Since \(d\left( x_{2n},x_{2n+1}\right) \preceq e+d\left( x_{2n},x_{2n+1}\right) \) then \(\left\| d\left( x_{2n},x_{2n+1}\right) \right\| \le \left\| e+d\left( x_{2n},x_{2n+1}\right) \right\| \). Hence, \(\left\| d\left( x_{2n+1},x_{2n+2}\right) \right\| \le \frac{\lambda }{1-\mu }\left\| d\left( x_{2n},x_{2n+1}\right) \right\| \!,\) that is., for any \(m>n:\) \(\left\| d\left( x_m,x_n\right) \right\| \preceq \frac{h^n}{1-h}\left\| d\left( x_0,x_1\right) \right\| \) where \(h=\frac{\lambda }{1-\mu }\in [0,1).\) Since, \(\frac{h^n}{1-h}\left\| d\left( x_0,x_1\right) \right\| \rightarrow 0\) it follows that \(\left\| d\left( x_m,x_n\right) \right\| \rightarrow 0.\) This implies that \(\left\{ x_n\right\} \) is a Cauchy sequence. Hence, there exists \(u\in X\) such that \(x_n\rightarrow u.\) First, we show that \(Su=u,\) otherwise \(d\left( u,Su\right) \succ \theta .\) Then, we have

$$\begin{aligned} d\left( u,Su\right)&\preceq d\left( u,x_{2n+2}\right) +d\left( Tx_{2n+1},Su\right) \\&\preceq d\left( u,x_{2n+2}\right) +\lambda d\left( x_{2n+1},u\right) +\frac{\mu d\left( x_{2n+1},x_{2n+2}\right) d\left( u,Su\right) }{e+d\left( u,x_{2n+1}\right) }. \end{aligned}$$

Since \(\frac{\mu d\left( x_{2n+1},x_{2n+2}\right) d\left( u,Su\right) }{e+d\left( u,x_{2n+1}\right) }\rightarrow \theta \) in Banach algebra \(B,\) according to ([13], (2.9) pp. 2593) it follows that \(d\left( u,Su\right) =\theta ,\) that is., \(Su=u.\) A contradiction. It follows similarly that \(u=Tu.\)

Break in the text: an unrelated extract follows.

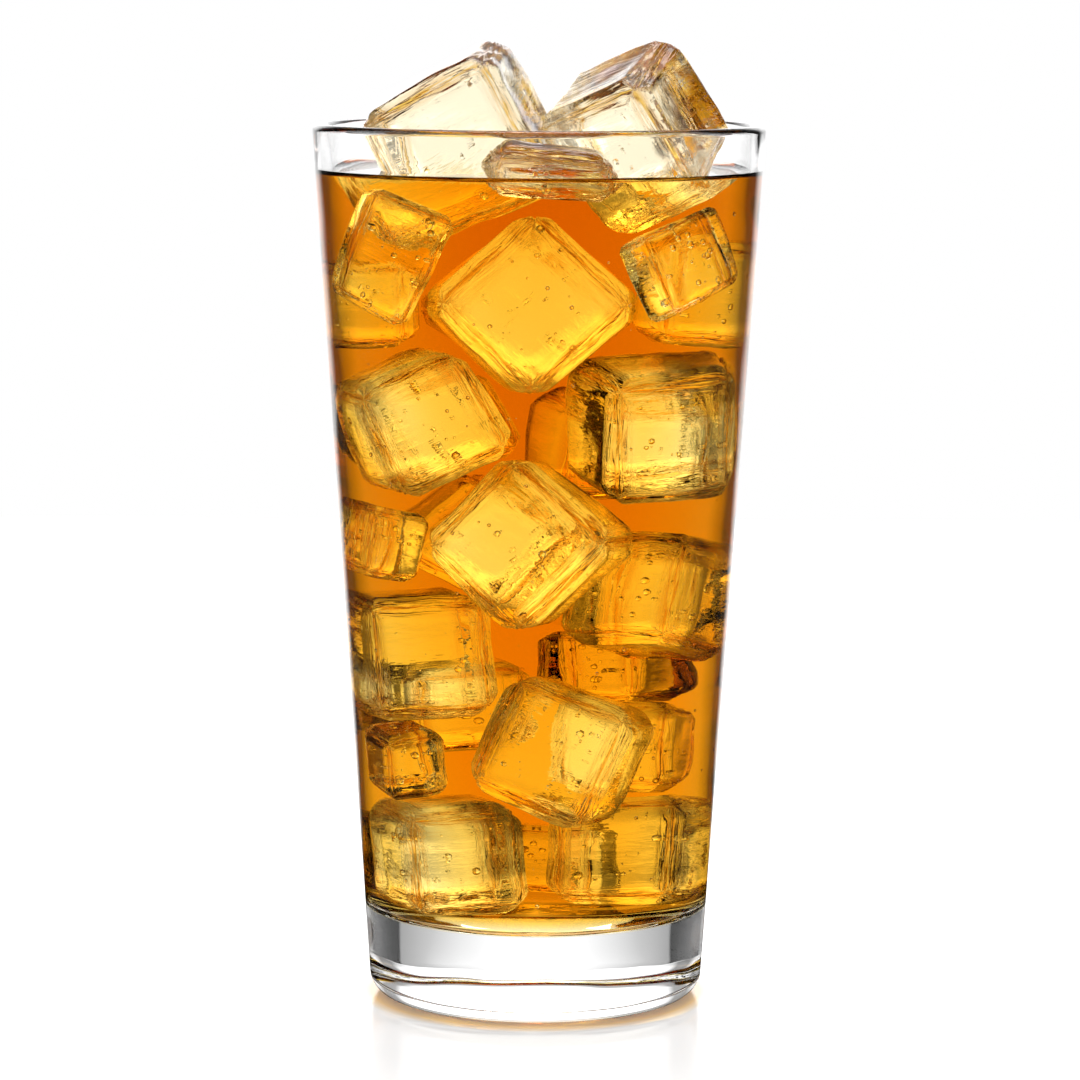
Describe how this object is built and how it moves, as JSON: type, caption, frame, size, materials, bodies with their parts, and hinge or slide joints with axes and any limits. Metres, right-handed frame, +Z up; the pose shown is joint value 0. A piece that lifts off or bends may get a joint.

The proof for uniqueness is as in [7]. \(\square \)

Further, Theorem 2.1 from [23] in the context of BA-cone metric spaces has the following form. The proof is similarly to the previous one and therefore we omit it.

Theorem 4.4

Let \(\left( X,d\right) \) be a complete BA-cone metric space over normal solid and monotone cone \(P\) and let the mappings \(S,T{:}X\rightarrow X\) satisfy:

$$\begin{aligned} d\left( Sx,Ty\right) \preceq \lambda d\left( x,y\right) +\frac{\mu d\left( x,Sx\right) d\left( y,Ty\right) +\gamma d\left( y,Sx\right) d\left( x,Ty\right) }{e+d\left( x,y\right) } \end{aligned}$$

for all \(x,y\in X,\) where \(\lambda ,\mu ,\gamma \) are nonnegative reals with \(\lambda +\mu +\gamma <1.\) Then \(S,T\) have a unique common fixed point.

Theorem 4.5

Also, previous Theorems 2.1, 2.3, 3.1, 3.2 as well as Corollaries 2.2 and 2.4 are true in the context of BA-cone metric spaces over normal solid and monotone cone.